Just over a year ago I wrote an article about the glockenspiel that once stood in downtown Regina. I had fond memories of the glockenspiel as a child and was sad when they took it down to renovate the park. I was even more sad when they didn't put it back up, and I was angry when I discovered it was sitting in a junkyard (sorry, outdoor "storage facility") for the past ten years. That article got a lot of attention, from both the public, the city and the press. Today, efforts are being made to restore the bell back to its original location.
I'm telling you this because preserving heritage – may it be a 25-year-old bell, or a fourth century building – is important. Without heritage, we lose who we are. Often, the desire to move society forward steps over the heritage and causes it to get lost. As impressive as tall glass buildings might be, nothing is better than a smoky red brick structure.
Saskatchewan is beginning to realize how important this is – and thankfully it's happening now and not in a few decades after everything is gone. But, our neighbours have been on the heritage preservation band train for several years now, especially in Alberta.
When I started my blog, I wanted a place to tell stories. I wanted a place where I could keep memories and show them off for people later. My earliest entries on my blog are from 2011 (published in 2014), right after my trip to Europe. They're messy, they lack detail, and they are full of inaccuracies. Not the mention the wretched photography.
So, there's only been a slight improvement since then. Hahahahaha.
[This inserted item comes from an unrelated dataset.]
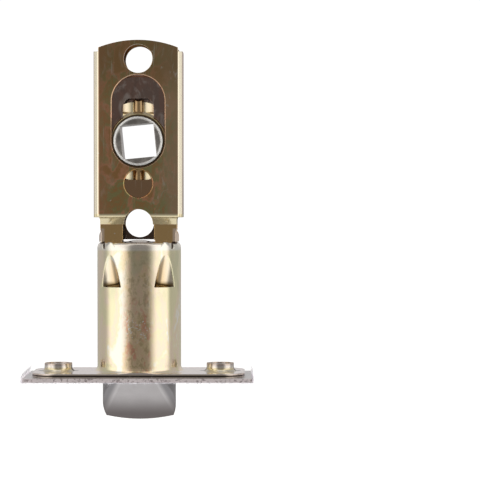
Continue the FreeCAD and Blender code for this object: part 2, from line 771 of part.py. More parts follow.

Four years later, my blog has become my hobby, my joy, my escape and my work. I spend hours writing content for my blog. I spend hours editing pictures, researching details, and adjusting content for SEO (search engine optimization). It's a full-time gig, and just the other day I published my 200th article. After 200 times of doing something, you'd think the articles would get easier, but they really don't. Each one is unique unto itself, and each one is a special time in my life that I shared with my readers.